— RECORDED DATA —
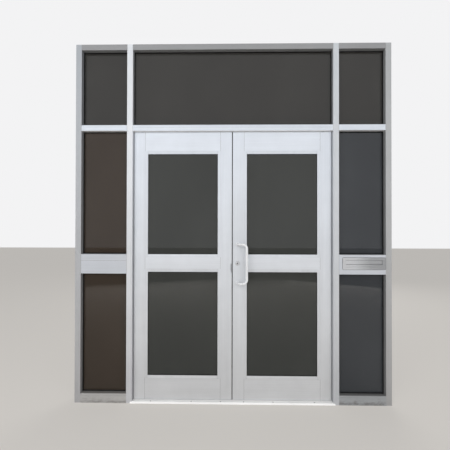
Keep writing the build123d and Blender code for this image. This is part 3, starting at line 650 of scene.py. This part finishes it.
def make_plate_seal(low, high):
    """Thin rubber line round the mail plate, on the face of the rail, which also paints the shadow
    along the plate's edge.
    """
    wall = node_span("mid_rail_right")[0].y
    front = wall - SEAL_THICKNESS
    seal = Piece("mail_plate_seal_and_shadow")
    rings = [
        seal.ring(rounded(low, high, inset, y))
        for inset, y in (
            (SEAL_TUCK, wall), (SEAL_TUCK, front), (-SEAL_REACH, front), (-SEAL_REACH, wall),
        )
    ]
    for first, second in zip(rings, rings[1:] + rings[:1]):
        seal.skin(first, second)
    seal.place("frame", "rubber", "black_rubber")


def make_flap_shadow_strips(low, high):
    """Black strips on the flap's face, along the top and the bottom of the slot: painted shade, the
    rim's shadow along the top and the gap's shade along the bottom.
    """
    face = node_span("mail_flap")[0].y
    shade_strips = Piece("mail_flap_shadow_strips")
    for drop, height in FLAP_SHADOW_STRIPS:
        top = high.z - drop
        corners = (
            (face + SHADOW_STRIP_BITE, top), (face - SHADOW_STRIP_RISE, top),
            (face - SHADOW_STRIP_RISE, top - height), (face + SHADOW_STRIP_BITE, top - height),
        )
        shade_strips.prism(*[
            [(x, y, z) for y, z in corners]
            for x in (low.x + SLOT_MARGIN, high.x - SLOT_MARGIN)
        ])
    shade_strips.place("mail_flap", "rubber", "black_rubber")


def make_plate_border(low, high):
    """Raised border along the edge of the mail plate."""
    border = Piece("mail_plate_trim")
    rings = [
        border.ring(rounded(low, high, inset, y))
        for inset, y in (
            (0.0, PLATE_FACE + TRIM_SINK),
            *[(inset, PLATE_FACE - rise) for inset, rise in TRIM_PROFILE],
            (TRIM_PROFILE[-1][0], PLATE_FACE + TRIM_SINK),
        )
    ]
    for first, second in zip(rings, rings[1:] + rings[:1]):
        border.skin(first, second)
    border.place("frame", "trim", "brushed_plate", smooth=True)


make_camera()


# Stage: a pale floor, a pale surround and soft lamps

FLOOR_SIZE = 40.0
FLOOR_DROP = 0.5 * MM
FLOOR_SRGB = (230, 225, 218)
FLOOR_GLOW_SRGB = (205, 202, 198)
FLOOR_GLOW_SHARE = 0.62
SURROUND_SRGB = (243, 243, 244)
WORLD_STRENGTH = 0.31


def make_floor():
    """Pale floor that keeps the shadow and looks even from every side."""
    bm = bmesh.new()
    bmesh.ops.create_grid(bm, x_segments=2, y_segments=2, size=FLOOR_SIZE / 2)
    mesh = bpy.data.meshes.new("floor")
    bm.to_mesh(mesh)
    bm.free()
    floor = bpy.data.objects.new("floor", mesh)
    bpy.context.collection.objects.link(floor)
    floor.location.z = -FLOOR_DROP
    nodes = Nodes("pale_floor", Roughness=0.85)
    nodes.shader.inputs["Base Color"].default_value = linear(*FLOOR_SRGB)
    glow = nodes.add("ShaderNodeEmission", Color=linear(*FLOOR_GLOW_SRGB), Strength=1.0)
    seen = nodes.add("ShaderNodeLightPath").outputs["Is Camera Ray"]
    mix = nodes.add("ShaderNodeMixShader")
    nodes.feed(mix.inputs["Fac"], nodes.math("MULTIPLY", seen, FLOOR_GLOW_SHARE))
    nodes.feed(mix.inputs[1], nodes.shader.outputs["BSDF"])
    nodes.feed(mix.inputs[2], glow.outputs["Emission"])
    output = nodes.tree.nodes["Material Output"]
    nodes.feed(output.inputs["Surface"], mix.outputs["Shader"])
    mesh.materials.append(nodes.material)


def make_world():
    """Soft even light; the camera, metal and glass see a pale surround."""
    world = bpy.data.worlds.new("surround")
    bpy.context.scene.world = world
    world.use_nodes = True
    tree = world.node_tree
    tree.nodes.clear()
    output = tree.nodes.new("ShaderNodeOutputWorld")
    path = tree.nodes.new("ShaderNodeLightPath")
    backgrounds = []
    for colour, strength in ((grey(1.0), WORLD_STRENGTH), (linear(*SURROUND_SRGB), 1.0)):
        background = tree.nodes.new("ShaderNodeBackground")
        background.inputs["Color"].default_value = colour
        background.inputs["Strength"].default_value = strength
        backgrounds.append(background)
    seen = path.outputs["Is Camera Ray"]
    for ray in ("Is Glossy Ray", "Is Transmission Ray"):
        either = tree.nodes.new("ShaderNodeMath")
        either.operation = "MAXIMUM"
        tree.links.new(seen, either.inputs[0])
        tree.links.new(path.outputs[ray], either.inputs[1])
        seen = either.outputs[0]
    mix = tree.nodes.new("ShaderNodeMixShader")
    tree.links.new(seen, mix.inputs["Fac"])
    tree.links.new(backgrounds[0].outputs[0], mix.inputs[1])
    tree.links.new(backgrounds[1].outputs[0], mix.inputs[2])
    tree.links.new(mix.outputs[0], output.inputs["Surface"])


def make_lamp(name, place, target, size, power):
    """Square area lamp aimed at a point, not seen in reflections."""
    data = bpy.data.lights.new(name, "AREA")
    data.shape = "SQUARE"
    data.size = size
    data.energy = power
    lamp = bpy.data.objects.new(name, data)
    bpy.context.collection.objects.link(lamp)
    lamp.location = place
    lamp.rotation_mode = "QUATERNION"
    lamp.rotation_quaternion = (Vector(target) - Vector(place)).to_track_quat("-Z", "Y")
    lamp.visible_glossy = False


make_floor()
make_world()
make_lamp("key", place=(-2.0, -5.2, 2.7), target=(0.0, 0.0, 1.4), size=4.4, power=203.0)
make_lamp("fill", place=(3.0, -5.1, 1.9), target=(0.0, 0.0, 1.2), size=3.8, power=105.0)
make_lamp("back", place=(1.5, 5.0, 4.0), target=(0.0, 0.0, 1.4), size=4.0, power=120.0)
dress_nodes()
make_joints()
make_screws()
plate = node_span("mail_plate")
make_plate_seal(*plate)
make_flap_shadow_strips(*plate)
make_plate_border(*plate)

— TASK OBJECTIVE —
Select, from the listing, all lines that include the word "scene".

— RESULT —
Keep writing the build123d and Blender code for this image. This is part 3, starting at line 650 of scene.py. This part finishes it.
    bpy.context.scene.world = world